Sur sommes maintenant dans Manayuk, un petit coin qui me semble bien pittoresque. Les spectateurs sont nombreux, bruyants et enthousiastes. Je tiens toujours le rythme, malgré la souffrance qui continue à s’installer. Une belle petite descente m’aide à récupérer un peu, mais envoie un signal sans équivoque dans ma tête: il va falloir que je la monte en sens inverse. Puis, sur les côtés, je vois une enseigne: “Beer ahead”. Petit sourire: c’est vrai qu’elle va être bonne, la bière après la course…  Pas tellement plus loin, que vois-je sur une table ?  Une centaine de petits verres de bière !  Un groupe s’est installé là et distribue ce qui semble être une bière artisanale aux coureurs. Celle-là je la trouve bonne (la joke, pas la bière) !  J’en ris même un petit coup. Non mais, il faut vraiment vouloir, amener de la bière ici !  Je passe mon tour pour la dégustation, mais mon moral remonte un peu.

Je croise le lapin de 3h05, il y a encore pas mal de gens avec lui.

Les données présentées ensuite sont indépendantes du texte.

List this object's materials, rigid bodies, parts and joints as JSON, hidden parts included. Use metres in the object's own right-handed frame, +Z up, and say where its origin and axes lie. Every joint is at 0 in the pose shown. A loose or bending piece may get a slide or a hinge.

Au loin, je peux voir les spectateurs qui bouchent la rue: c’est le dernier demi-tour du parcours. Mon retard sur le lapin n’est donc pas énorme, je suis encore dans un excellent temps. La Garmin me confirme le tout: toujours 4:23 de moyenne. Une vraie horloge… si on suppose qu’il arrive à une horloge de souffrir.

Demi-tour: à partir de maintenant, chaque coureur que je vais croiser est forcément plus lent que moi. Je ne sais pas pourquoi, mais ça m’encourage. J’arrive rapidement à la montée et de façon assez surprenante, l’avale sans problème. Peu après, nous croisons le marker des 20 milles: ça y est, 32 km de parcourus, le vrai marathon commence ici. Mon énergie est renouvelée, je me sens d’attaque. Pas  assez pour accélérer, mais les 10 kilomètres qui restent ne me font pas peur. 10 kilomètres, qu’est-ce que c’est, hein ?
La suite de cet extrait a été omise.